SET PROBLEM:
Scan the material that follows. Copy every line containing the word "this".

TASK MATERIAL:
======
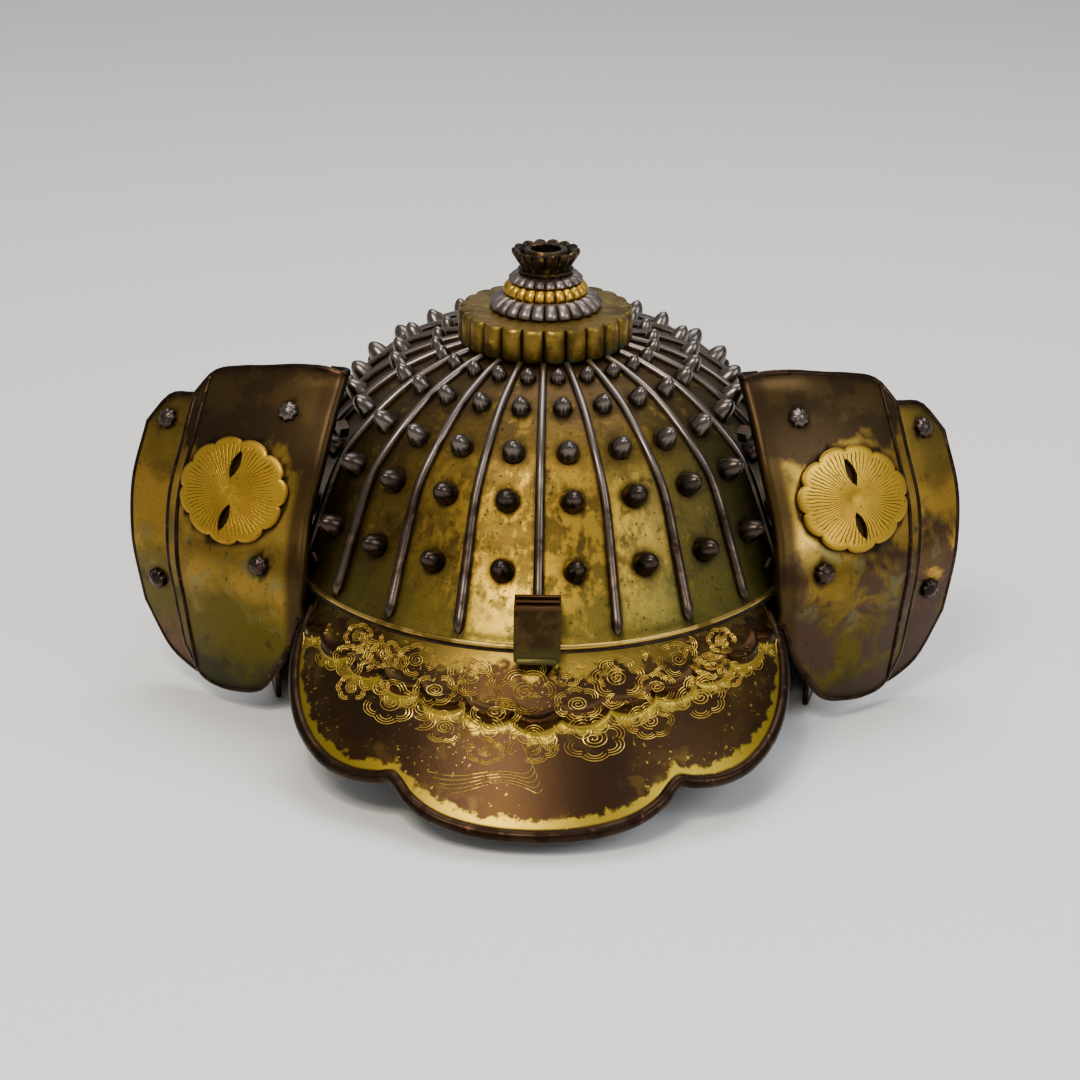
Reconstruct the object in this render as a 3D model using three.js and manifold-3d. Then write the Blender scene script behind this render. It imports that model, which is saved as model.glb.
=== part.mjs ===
======
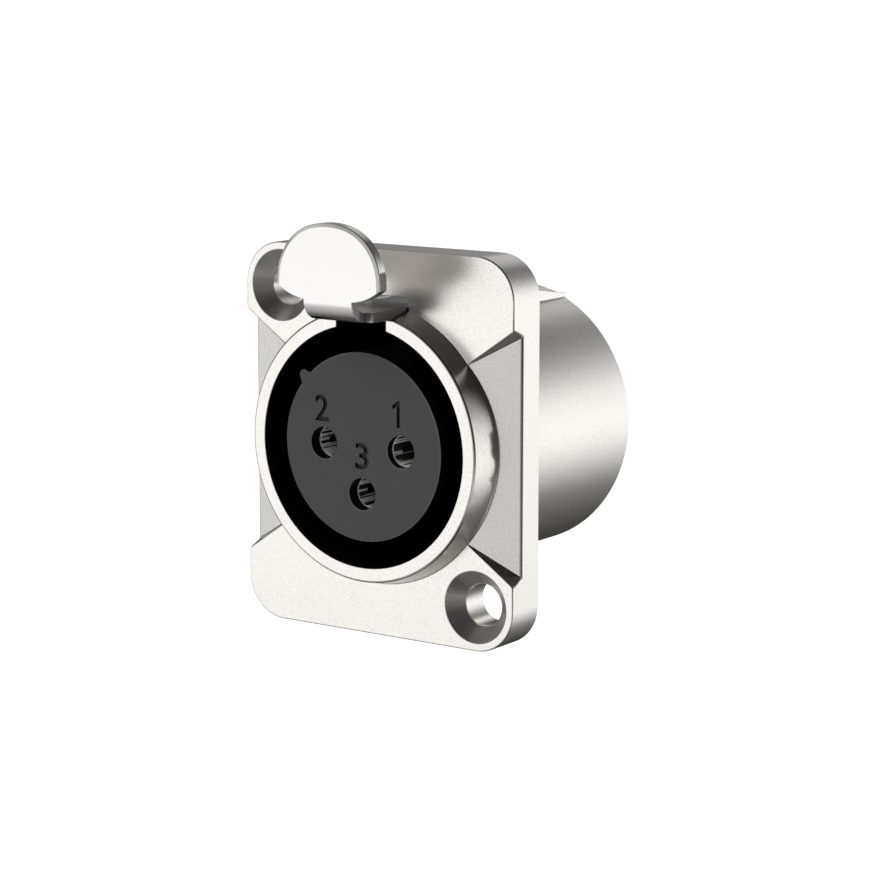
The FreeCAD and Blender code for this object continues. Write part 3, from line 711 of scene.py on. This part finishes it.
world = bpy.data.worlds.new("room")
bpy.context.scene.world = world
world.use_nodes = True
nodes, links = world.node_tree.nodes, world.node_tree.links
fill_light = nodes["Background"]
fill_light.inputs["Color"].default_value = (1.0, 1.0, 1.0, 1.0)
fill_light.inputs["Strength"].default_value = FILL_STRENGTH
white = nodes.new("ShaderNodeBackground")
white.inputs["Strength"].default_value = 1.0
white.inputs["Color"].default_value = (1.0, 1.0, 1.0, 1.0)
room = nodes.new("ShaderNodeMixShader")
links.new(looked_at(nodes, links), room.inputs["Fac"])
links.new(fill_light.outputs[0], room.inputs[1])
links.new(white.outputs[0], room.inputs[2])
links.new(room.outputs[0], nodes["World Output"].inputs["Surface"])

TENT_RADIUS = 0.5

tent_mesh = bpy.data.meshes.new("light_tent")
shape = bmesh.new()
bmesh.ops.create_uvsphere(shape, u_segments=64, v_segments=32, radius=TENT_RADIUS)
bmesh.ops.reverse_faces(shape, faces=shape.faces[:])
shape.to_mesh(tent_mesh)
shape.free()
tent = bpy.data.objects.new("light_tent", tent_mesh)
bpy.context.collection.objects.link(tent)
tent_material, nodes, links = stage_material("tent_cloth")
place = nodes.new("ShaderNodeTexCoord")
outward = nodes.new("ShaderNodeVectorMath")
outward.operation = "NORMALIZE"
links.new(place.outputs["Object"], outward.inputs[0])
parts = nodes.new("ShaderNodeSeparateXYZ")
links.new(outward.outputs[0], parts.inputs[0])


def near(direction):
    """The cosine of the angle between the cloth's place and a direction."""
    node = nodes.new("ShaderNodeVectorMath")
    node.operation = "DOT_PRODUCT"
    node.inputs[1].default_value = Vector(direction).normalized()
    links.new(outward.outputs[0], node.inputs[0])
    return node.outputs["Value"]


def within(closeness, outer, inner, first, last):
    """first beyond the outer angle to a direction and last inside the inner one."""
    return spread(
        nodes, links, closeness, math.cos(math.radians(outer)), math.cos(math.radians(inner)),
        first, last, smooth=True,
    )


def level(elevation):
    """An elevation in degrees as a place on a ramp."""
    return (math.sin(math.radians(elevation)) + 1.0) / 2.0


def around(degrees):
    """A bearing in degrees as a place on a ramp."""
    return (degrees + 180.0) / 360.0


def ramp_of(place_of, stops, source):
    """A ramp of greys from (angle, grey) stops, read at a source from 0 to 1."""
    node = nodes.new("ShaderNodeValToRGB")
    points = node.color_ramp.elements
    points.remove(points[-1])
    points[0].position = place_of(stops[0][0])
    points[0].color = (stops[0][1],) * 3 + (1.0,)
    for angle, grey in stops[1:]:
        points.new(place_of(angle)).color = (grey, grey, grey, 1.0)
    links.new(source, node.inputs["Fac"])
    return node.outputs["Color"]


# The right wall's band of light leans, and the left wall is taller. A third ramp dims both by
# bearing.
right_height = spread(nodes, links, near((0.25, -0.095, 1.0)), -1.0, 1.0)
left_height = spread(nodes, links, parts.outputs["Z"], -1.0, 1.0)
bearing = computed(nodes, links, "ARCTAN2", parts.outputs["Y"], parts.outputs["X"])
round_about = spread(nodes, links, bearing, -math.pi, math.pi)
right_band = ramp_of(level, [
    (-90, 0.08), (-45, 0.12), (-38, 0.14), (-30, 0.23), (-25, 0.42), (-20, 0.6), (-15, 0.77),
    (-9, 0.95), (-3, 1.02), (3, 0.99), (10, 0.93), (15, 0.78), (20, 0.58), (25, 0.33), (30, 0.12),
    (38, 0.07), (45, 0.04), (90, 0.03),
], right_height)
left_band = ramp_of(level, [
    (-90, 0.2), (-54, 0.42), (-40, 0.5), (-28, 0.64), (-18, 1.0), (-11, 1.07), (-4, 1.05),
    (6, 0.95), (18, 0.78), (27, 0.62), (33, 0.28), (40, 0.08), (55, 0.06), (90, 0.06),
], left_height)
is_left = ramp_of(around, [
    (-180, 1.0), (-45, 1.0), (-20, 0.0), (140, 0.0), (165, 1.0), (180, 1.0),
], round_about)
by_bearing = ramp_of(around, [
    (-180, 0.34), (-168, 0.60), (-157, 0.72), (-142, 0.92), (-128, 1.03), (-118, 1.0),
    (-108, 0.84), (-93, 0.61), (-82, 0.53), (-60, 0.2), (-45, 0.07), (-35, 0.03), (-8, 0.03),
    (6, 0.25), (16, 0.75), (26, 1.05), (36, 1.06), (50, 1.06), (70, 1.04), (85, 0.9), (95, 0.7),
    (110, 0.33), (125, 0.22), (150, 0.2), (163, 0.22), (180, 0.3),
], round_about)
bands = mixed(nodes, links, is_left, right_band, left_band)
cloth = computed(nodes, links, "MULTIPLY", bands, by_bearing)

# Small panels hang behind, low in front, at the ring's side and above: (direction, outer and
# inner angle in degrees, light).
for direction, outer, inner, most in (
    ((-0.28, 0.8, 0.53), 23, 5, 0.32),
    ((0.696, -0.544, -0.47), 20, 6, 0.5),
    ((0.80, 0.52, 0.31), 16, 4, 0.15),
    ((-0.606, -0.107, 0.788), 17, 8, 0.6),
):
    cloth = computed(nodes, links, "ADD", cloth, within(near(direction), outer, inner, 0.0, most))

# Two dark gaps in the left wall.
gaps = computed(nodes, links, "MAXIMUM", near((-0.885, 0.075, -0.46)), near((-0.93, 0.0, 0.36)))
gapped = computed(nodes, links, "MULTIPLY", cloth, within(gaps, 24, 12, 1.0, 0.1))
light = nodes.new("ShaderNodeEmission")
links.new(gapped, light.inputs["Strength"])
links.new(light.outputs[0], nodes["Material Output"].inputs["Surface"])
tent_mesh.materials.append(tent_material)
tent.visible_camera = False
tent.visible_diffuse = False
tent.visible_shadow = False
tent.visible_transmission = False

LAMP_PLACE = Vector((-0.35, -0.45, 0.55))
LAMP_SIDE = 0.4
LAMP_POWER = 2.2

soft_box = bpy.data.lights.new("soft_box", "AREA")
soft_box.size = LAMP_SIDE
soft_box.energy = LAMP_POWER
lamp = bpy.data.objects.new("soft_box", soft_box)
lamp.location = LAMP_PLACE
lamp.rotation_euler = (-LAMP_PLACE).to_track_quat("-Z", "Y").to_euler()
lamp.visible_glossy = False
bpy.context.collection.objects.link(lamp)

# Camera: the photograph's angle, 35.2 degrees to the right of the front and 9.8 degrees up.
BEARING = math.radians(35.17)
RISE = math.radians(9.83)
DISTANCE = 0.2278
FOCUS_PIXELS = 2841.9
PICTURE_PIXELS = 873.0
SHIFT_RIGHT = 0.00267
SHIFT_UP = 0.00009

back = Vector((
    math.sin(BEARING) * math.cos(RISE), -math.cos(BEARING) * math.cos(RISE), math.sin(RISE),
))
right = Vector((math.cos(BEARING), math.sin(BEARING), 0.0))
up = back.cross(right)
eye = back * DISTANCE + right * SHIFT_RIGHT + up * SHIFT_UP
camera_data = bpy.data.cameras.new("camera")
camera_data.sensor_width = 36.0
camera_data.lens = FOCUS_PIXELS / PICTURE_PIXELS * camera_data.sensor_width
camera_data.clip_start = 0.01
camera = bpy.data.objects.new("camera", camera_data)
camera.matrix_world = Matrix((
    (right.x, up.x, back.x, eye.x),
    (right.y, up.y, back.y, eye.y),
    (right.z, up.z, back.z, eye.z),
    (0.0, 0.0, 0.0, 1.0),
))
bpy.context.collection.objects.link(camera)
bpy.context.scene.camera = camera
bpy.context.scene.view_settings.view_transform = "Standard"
======
SOLUTION TO THE PROBLEM:
Reconstruct the object in this render as a 3D model using three.js and manifold-3d. Then write the Blender scene script behind this render. It imports that model, which is saved as model.glb.
The FreeCAD and Blender code for this object continues. Write part 3, from line 711 of scene.py on. This part finishes it.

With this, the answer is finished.